- What you should do
Pull each line holding "that" out of the entries below.

- Given data
+ + + + + + +
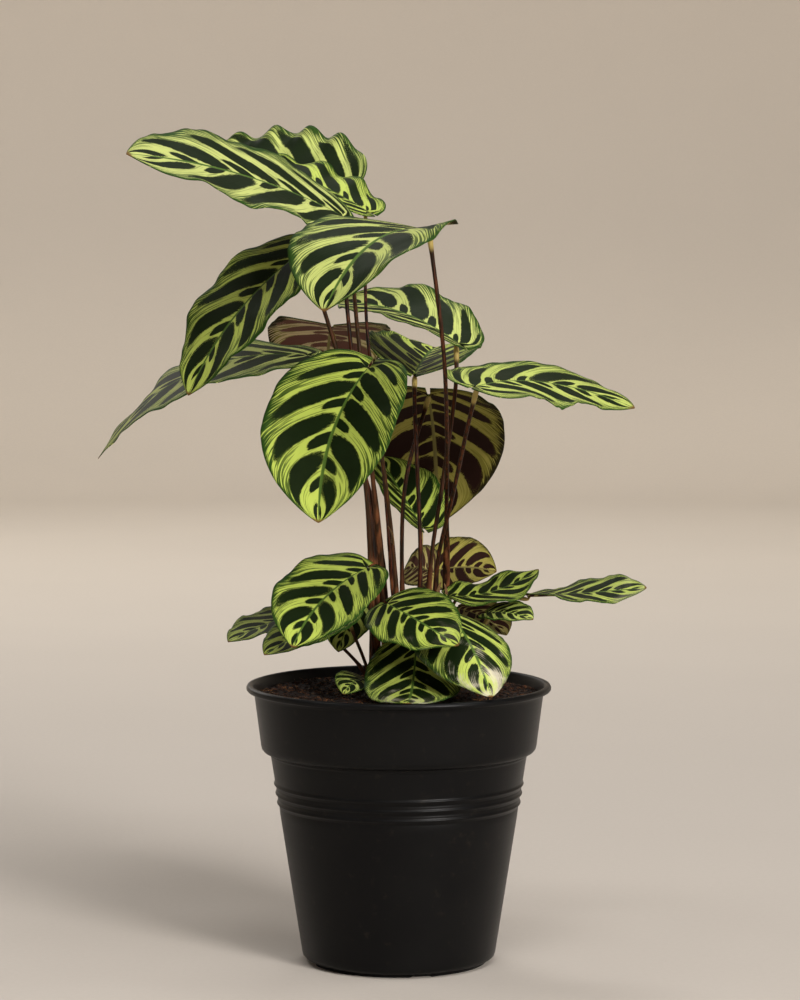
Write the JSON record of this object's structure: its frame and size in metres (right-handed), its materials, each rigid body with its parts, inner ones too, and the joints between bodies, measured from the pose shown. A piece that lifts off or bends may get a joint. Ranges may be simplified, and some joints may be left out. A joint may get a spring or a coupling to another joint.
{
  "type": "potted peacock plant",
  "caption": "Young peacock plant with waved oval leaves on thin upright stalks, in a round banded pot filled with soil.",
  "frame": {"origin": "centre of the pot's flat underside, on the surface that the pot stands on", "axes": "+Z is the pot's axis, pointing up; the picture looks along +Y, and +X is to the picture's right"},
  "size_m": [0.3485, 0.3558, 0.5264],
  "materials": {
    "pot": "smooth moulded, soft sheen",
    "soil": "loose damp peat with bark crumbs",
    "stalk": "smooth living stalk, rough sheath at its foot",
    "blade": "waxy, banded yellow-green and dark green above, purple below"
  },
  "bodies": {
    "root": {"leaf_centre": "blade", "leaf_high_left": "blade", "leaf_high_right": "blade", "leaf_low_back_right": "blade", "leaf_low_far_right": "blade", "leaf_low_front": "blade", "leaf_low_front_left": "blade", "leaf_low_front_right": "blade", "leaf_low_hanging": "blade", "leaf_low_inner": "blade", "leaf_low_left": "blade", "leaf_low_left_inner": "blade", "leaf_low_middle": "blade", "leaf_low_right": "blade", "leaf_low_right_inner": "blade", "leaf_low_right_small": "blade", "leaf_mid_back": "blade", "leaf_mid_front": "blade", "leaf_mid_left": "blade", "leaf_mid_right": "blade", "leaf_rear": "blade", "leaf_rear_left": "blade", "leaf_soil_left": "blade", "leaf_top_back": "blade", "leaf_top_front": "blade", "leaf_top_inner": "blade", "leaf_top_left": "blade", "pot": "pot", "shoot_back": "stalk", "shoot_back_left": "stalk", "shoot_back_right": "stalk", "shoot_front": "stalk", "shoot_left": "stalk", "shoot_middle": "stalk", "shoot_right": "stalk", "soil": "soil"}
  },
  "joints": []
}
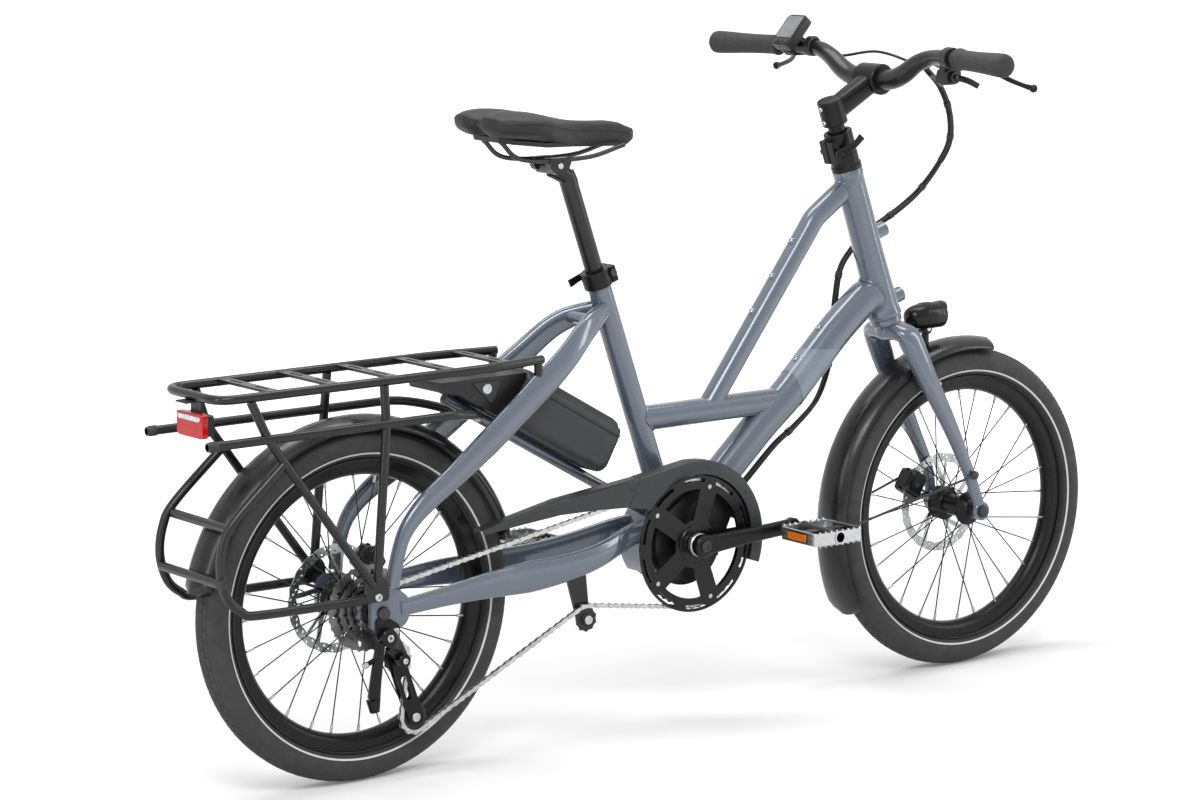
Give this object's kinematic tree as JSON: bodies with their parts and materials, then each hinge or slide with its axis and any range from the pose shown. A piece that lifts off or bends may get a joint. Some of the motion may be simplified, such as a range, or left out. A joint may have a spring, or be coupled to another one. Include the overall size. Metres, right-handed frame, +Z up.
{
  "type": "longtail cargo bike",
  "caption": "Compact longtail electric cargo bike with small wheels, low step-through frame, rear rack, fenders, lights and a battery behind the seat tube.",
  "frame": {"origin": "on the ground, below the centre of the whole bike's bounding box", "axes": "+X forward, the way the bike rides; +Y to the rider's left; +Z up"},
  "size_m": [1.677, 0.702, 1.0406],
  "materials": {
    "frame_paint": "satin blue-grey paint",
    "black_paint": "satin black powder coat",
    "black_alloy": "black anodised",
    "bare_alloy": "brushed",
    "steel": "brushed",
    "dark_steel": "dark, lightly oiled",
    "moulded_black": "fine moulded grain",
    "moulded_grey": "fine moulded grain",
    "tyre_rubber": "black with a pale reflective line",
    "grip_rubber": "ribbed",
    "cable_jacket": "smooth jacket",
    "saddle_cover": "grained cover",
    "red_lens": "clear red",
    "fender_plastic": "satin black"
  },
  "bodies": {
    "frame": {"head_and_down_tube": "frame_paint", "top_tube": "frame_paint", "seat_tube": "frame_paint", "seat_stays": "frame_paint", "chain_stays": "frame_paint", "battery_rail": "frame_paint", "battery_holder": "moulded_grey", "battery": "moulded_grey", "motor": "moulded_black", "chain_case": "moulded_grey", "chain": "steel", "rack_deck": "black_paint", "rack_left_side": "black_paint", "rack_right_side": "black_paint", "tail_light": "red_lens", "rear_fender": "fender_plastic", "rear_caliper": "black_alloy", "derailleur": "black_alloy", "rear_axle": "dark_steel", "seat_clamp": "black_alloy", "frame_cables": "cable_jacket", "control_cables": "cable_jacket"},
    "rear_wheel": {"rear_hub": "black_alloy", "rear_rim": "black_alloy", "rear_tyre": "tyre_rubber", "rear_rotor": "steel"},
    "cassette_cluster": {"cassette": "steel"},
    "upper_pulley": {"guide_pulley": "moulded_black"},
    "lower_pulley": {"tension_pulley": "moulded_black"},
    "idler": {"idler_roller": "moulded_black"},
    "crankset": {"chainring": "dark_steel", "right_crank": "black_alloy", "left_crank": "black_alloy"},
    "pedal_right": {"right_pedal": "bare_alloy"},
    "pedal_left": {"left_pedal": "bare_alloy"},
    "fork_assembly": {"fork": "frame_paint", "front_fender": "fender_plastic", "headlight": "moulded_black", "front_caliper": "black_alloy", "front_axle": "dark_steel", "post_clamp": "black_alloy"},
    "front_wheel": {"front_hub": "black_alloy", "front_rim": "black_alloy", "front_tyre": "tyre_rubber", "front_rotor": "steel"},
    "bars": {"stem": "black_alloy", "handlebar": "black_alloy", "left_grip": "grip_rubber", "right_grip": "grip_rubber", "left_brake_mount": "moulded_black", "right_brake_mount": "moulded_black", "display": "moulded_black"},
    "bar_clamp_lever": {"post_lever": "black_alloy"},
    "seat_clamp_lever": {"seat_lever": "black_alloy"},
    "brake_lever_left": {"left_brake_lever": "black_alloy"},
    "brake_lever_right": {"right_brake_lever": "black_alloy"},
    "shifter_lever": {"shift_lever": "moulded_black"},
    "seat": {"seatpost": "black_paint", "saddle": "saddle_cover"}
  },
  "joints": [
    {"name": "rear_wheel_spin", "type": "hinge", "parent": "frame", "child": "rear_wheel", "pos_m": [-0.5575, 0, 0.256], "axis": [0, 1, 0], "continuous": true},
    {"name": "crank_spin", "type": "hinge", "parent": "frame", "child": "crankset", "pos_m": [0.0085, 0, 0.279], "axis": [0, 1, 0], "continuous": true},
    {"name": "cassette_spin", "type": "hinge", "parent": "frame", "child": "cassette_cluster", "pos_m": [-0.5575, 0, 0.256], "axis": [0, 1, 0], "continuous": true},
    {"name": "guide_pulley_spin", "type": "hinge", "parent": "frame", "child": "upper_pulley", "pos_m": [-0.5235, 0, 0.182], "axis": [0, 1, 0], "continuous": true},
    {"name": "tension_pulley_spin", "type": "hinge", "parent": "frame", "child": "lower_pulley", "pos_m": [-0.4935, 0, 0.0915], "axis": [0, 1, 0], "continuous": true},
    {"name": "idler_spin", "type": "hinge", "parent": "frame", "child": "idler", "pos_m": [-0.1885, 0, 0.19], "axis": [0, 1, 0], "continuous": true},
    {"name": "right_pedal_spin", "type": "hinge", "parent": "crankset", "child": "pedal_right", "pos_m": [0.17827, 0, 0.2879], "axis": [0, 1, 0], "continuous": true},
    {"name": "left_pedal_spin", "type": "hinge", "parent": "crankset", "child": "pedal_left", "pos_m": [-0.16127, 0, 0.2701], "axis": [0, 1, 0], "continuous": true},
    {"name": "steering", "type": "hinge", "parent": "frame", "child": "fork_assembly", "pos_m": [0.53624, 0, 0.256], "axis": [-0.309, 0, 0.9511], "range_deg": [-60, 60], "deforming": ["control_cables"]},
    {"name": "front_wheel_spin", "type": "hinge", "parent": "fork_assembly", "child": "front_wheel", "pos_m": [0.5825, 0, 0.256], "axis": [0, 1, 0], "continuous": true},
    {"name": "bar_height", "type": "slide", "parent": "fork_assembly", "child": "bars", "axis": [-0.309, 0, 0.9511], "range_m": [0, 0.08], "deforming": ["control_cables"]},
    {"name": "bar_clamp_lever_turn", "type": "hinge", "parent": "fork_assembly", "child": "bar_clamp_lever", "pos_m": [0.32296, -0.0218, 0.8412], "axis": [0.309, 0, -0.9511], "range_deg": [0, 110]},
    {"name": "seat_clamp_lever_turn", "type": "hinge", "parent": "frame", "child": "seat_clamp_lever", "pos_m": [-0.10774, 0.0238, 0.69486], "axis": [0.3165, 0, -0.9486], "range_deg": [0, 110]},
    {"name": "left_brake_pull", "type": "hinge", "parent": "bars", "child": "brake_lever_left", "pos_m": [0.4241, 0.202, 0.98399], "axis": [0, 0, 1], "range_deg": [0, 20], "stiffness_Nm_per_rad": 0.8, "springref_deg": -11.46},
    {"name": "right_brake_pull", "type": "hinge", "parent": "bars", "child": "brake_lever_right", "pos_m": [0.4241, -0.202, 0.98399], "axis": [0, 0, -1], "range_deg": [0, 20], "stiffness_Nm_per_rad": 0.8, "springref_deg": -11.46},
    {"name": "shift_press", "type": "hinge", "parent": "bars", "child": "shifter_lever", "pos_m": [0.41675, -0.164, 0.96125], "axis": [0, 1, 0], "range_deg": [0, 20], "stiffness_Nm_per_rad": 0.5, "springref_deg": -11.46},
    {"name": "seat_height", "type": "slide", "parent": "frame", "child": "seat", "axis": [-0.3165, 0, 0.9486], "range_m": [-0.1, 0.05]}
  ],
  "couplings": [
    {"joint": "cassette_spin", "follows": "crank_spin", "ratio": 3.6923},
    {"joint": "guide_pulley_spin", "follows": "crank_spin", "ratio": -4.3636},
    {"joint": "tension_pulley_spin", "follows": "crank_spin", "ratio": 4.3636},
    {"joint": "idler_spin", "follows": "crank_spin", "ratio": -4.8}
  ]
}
+ + + + + + +
- Response
Write the JSON record of this object's structure: its frame and size in metres (right-handed), its materials, each rigid body with its parts, inner ones too, and the joints between bodies, measured from the pose shown. A piece that lifts off or bends may get a joint. Ranges may be simplified, and some joints may be left out. A joint may get a spring or a coupling to another joint.
  "frame": {"origin": "centre of the pot's flat underside, on the surface that the pot stands on", "axes": "+Z is the pot's axis, pointing up; the picture looks along +Y, and +X is to the picture's right"},
Give this object's kinematic tree as JSON: bodies with their parts and materials, then each hinge or slide with its axis and any range from the pose shown. A piece that lifts off or bends may get a joint. Some of the motion may be simplified, such as a range, or left out. A joint may have a spring, or be coupled to another one. Include the overall size. Metres, right-handed frame, +Z up.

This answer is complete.